>> Start Dataset records

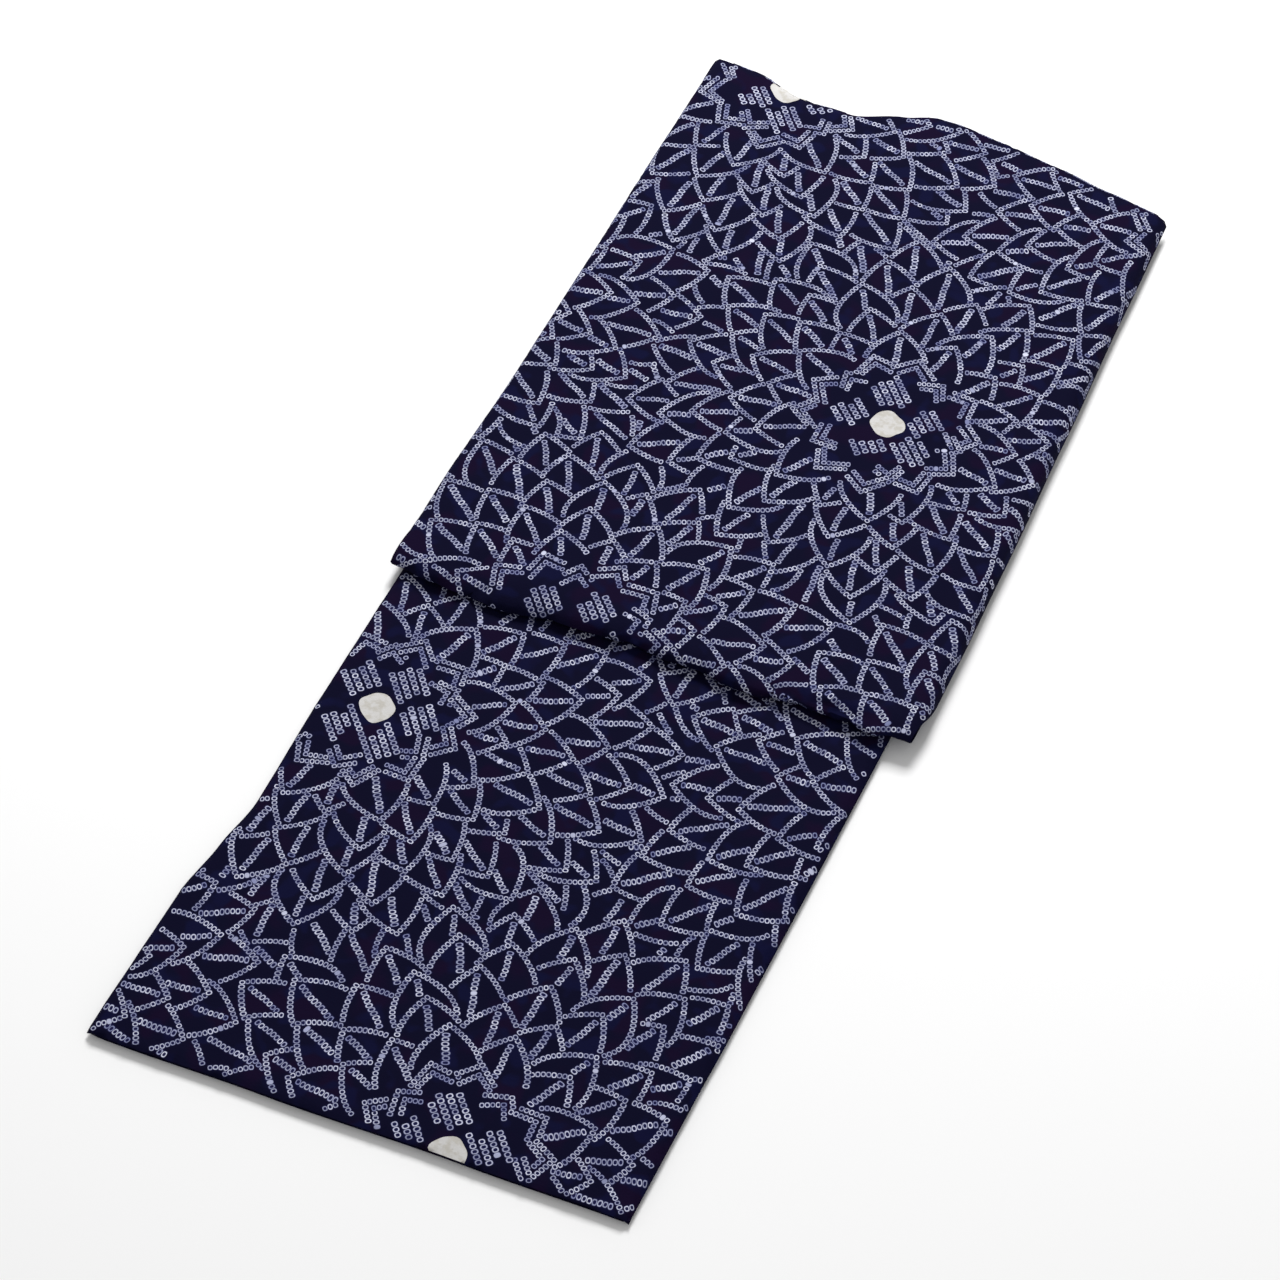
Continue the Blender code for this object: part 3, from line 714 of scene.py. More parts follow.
def ring_corners(ring):
    """Corners of the patch that a ring is drawn on."""
    a, v, heading, along, across = ring[:5]
    half_along, half_across = 0.5 * along, 0.5 * across * RING_MARGIN
    for i, j in ((-1, -1), (1, -1), (1, 1), (-1, 1)):
        yield step_from(a, v, heading, i * half_along, j * half_across)


def spot_corners(spot):
    """Outline of a pale spot: a rounded square with an uneven rim."""
    a, v, turn, phase = spot
    for step in range(SPOT_POINTS):
        angle = 2.0 * math.pi * step / SPOT_POINTS
        cos, sin = math.cos(angle), math.sin(angle)
        reach = (abs(cos) ** SPOT_POWER + abs(sin) ** SPOT_POWER) ** (-1.0 / SPOT_POWER)
        waves = 0.030 * math.sin(3.0 * angle + phase) + 0.018 * math.sin(7.0 * angle + 2.0 * phase)
        reach *= 1.0 + waves
        yield step_from(a, v, turn, SPOT_LONG * reach * cos, SPOT_WIDE * reach * sin)


def flat_cloth(cloth, outline, printed=True):
    """Triangulate a cloth. Returns its points, triangles and each triangle's patch."""
    points, faces = [], []
    patches = [ring_corners(r) for r in cloth.rings]
    patches += [[cloth.border.held(*p) for p in spot_corners(s)] for s in cloth.spots]
    for patch in patches if printed else []:
        start = len(points)
        points += list(patch)
        faces.append(list(range(start, len(points))))
    whole = len(faces)
    faces.append(list(range(len(points), len(points) + len(outline))))
    points += outline
    (low_a, low_v), (high_a, high_v) = np.min(outline, axis=0), np.max(outline, axis=0)
    for row, v in enumerate(np.arange(low_v, high_v, GRID_ROW)):
        for a in np.arange(low_a + 0.5 * (row % 2) * GRID_STEP, high_a, GRID_STEP):
            if cloth.border(a, v, GRID_INSET) and not (printed and cloth.near(a, v, GRID_CLEAR)):
                points.append((a, v))
    result = delaunay_2d_cdt([Vector(p) for p in points], [], faces, 0, SAME_POINT, True)
    where = np.array([tuple(p) for p in result[0]])
    triangles = np.array([tuple(f) for f in result[2]])
    patch = np.array([min(ids) if ids else whole for ids in result[5]])
    inside = np.array([whole in ids for ids in result[5]])
    return where, triangles[inside], np.where(patch < whole, patch, -1)[inside]


def inner_side(cloth, outline, place, outside):
    """The plain inner side of a cloth: its points, triangles and flat places."""
    where, triangles, _ = flat_cloth(cloth, outline, printed=False)
    points = np.stack(place(where[:, 0], where[:, 1]), axis=1)
    a, b, c = (points[triangles[:, i]] for i in range(3))
    normals = np.zeros(points.shape)
    for i in range(3):
        np.add.at(normals, triangles[:, i], np.cross(b - a, c - a))
    normals /= np.maximum(np.linalg.norm(normals, axis=1, keepdims=True), 1e-12)
    return points - outside * SHEET * normals, triangles, where


def add_piece(name, points, faces, material):
    """Put a smooth mesh of one material into the scene."""
    mesh = bpy.data.meshes.new(name)
    mesh.from_pydata(points.tolist(), [], faces)
    mesh.materials.append(material)
    mesh.shade_smooth()
    piece = bpy.data.objects.new(name, mesh)
    bpy.context.scene.collection.objects.link(piece)
    return piece


def add_cloth(name, sides, flowers, seed, place, outside=1.0):
    """Print one cloth between its four sides, build it and move it onto the bundle."""
    cloth, outline = print_cloth(Border(*sides), flowers, seed), outline_of(*sides)
    where, triangles, patch = flat_cloth(cloth, outline)
    outer = np.stack(place(where[:, 0], where[:, 1]), axis=1)
    inner_points, inner_triangles, inner_where = inner_side(cloth, outline, place, outside)
    first = len(outer)
    border = np.array(outline)
    outer_rim = [int(np.argmin(np.hypot(*(where - p).T))) for p in border]
    inner_rim = [first + int(np.argmin(np.hypot(*(inner_where - p).T))) for p in border]
    rim = []
    for i in range(len(border)):
        j = (i + 1) % len(border)
        rim += [(outer_rim[i], inner_rim[i], inner_rim[j]), (outer_rim[i], inner_rim[j], outer_rim[j])]
    faces = np.concatenate([triangles, first + inner_triangles[:, ::-1], rim])
    if outside < 0.0:
        faces = faces[:, ::-1]
    points = np.concatenate([outer, inner_points]) + np.array([HOME[0], HOME[1], 0.0])
    piece = add_piece(name, points, faces.tolist(), dyed_cotton)
    mesh = piece.data
    mesh.set_sharp_from_angle(angle=SHARP_EDGE)
    corner_at = np.concatenate([where, inner_where])[faces.ravel()]
    plain = np.full(len(inner_triangles) + len(rim), -1)
    corner_patch = np.repeat(np.concatenate([patch, plain]), 3)
    rings = np.array(cloth.rings)
    on_ring = (corner_patch >= 0) & (corner_patch < len(rings))
    which = np.where(on_ring, corner_patch, 0)
    da, dv = corner_at[:, 0] - rings[which, 0], corner_at[:, 1] - rings[which, 1]
    cos, sin = np.cos(rings[which, 2]), np.sin(rings[which, 2])
    u = (da * cos + dv * sin) / (0.5 * rings[which, 3])
    w = (dv * cos - da * sin) / (0.5 * rings[which, 4])
    ring_uv = np.where(on_ring[:, None], np.stack([u, w], axis=1), np.array([0.0, NO_RING]))
    mesh.uv_layers.new(name="ring").data.foreach_set("uv", ring_uv.ravel())
    mesh.uv_layers.new(name="cloth").data.foreach_set("uv", corner_at.ravel())
    in_spot = corner_patch >= len(rings)
    dye = np.where(on_ring[:, None], rings[which, 5:8], np.array([0.5, 0.0, 0.0]))
    dye = np.column_stack([dye, in_spot])
    layer = mesh.attributes.new("dye", "FLOAT_COLOR", "CORNER")
    layer.data.foreach_set("color", dye.ravel())
    print(name, "rings", len(cloth.rings), "spots", len(cloth.spots), "triangles", len(faces))
    return piece


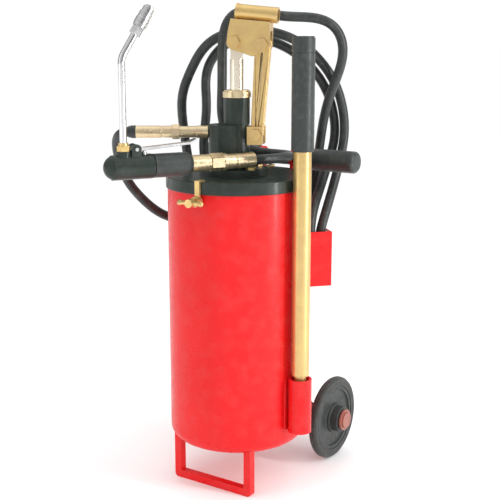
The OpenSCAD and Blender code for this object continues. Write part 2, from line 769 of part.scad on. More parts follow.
module gun_trigger() color("silver") at_gun()
    translate([trigger_s, 6.8, trigger_up]) rotate([90, 0, 0]) linear_extrude(13.6) difference() {
        union() {
            circle(4.8);
            polygon([[0, -3], [0, 4.4], [-14, 1.8], [-80, 6.4], [-92, 11], [-92, 8],
                     [-80, 3], [-14, -2]]);
        }
        circle(2.5 + slip);
    }

module trigger_pin() color("silver") at_gun()
    translate([trigger_s, -11.5, trigger_up]) along_y() cylinder(r = 2.5, h = 23);

module gun_plunger() color("silver") at_gun() translate([plunger_s, 0, 4]) {
    cylinder(r = 4, h = 16);
    translate([0, 0, 15]) cylinder(r = 2.6, h = 3.7);
}

module gun_plunger_spring() color("silver") at_gun()
    translate([plunger_s, 0, -8.95]) coil_spring(3.2, 0.5, 12.9, 6);

// The spout rises from the gun's head and leans back over the grip near its top
module at_spout_top() at_spout() translate([0, 0, spout_rise]) children();

module past_bend() translate([-spout_bend_r, 0, 0]) rotate([0, -spout_bend, 0])
    translate([spout_bend_r, 0, 0]) children();

module spout_nut() color("gold") at_spout() difference() {
    union() {
        translate([0, 0, 22.05]) hex_prism(17, 8);
        translate([0, 0, 29]) cylinder(r = 7, h = 5);
    }
    translate([0, 0, 20]) cylinder(r = spout_d / 2 + slip, h = 20);
}

// The tube's centre line: straight, round the bend, then straight again
spout_path = [
    [0, 0, 9.05 - spout_rise],
    for (a = [0 : spout_bend / 6 : spout_bend])
        [spout_bend_r * (cos(a) - 1), 0, spout_bend_r * sin(a)],
    [spout_bend_r * (cos(spout_bend) - 1) - (coupler_start + 12) * sin(spout_bend), 0,
     spout_bend_r * sin(spout_bend) + (coupler_start + 12) * cos(spout_bend)]
];

module spout_tube() color("silver") at_spout_top()
    sweep_tube(spout_path, spout_d / 2, 2.5, 24, [0, 1, 0]);

module coupler_body() color("silver") at_spout_top() past_bend()
    translate([0, 0, coupler_start]) difference() {
        union() {
            hex_prism(14.5, 12);
            translate([0, 0, 11]) cylinder(r = 6.6, h = 16);
        }
        translate([0, 0, -1]) cylinder(r = spout_d / 2 + 0.02, h = 13.02);
        translate([0, 0, 5]) cylinder(r = 2.5, h = 30);
    }

module coupler_sleeve() color("silver") at_spout_top() past_bend()
    translate([0, 0, coupler_start + 12.05]) difference() {
        union() {
            cylinder(r = 9, h = 22);
            translate([0, 0, 3]) cylinder(r = 9.6, h = 10);
            translate([0, 0, 21]) cylinder(r = 8, h = 9);
        }
        translate([0, 0, -1]) cylinder(r = 6.62, h = 28);
        translate([0, 0, 26]) cylinder(r = 5.6, h = 10);
    }

module coupler_jaws() color("silver") at_spout_top() past_bend()
    translate([0, 0, coupler_start + 27.1]) difference() {
        union() {
            cylinder(r = 6.6, h = 11);
            translate([0, 0, 10]) cylinder(r = 5.55, h = 7.8);
        }
        translate([0, 0, -1]) cylinder(r = 2.5, h = 20);
        translate([0, 0, 9.8]) cylinder(r = 3.4, h = 10);
    }

// ---------------------------------------------------------------- drawing

drum_shell();
lid();
lid_gasket();
lever_pocket();
hose_hook();
foot_frame();
axle_brackets();
axle();
axle_washers();
axle_caps();
tyre_left();
tyre_right();
wheel_core_left();
wheel_core_right();
handlebar();
handlebar_brackets();
handlebar_grips();
clamp_brackets();
clamp_screw_front();
clamp_screw_rear();
follower_plate();
follower_seal();
pump_gasket();
flange_bolts();
pump_body();
gland_nut();
rod_seal();
pump_tube();
foot_valve_body();
foot_valve_ball();
piston_rod();
piston();
piston_seal();
link_anchor();
link_straps();
link_foot_pin();
fulcrum_pin();
rod_pin();
lever_fork();
lever_tube();
lever_grip();
outlet_valve_ball();
outlet_valve_spring();
outlet_nipple();
outlet_ferrule();
hose_collar();
hose();
gun_ferrule();
gun_swivel();
gun_body();
gun_grip();
gun_trigger();
trigger_pin();
gun_plunger();
gun_plunger_spring();
spout_nut();
spout_tube();
coupler_body();
coupler_sleeve();
coupler_jaws();
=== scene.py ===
"""Looks for the wheeled hand grease pump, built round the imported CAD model.

The CAD nodes keep their places and shapes. Most of them are dressed with a material and
rounded edges; the soft or moulded ones are replaced by finer pieces built here.
Lengths in the tables are millimetres, as in the CAD source, and are turned into metres.
"""

import json
import math

import bpy
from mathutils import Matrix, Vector


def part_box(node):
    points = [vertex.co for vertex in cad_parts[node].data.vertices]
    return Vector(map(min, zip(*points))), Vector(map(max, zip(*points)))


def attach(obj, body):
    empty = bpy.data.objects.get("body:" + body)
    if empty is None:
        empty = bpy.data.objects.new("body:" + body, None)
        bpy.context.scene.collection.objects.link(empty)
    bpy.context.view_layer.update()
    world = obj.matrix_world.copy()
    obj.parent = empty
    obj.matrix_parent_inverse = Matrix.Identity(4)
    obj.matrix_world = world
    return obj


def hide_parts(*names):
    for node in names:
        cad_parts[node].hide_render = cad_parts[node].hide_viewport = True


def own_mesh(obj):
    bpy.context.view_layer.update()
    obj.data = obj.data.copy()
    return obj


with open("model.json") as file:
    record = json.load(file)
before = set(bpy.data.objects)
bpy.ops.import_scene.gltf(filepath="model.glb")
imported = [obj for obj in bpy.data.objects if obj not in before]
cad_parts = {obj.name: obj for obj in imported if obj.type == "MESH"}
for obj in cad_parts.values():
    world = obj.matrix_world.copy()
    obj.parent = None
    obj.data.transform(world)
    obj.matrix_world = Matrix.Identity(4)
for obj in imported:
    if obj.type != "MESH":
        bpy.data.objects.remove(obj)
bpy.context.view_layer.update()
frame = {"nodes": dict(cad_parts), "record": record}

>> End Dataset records

Exercise task :: Using the entries above, extract exactly the span from the line with "pump_tube();" to the line with "points = [vertex.co", both lines included; leave out everything else.

Final answer ::
pump_tube();
foot_valve_body();
foot_valve_ball();
piston_rod();
piston();
piston_seal();
link_anchor();
link_straps();
link_foot_pin();
fulcrum_pin();
rod_pin();
lever_fork();
lever_tube();
lever_grip();
outlet_valve_ball();
outlet_valve_spring();
outlet_nipple();
outlet_ferrule();
hose_collar();
hose();
gun_ferrule();
gun_swivel();
gun_body();
gun_grip();
gun_trigger();
trigger_pin();
gun_plunger();
gun_plunger_spring();
spout_nut();
spout_tube();
coupler_body();
coupler_sleeve();
coupler_jaws();
=== scene.py ===
"""Looks for the wheeled hand grease pump, built round the imported CAD model.

The CAD nodes keep their places and shapes. Most of them are dressed with a material and
rounded edges; the soft or moulded ones are replaced by finer pieces built here.
Lengths in the tables are millimetres, as in the CAD source, and are turned into metres.
"""

import json
import math

import bpy
from mathutils import Matrix, Vector


def part_box(node):
    points = [vertex.co for vertex in cad_parts[node].data.vertices]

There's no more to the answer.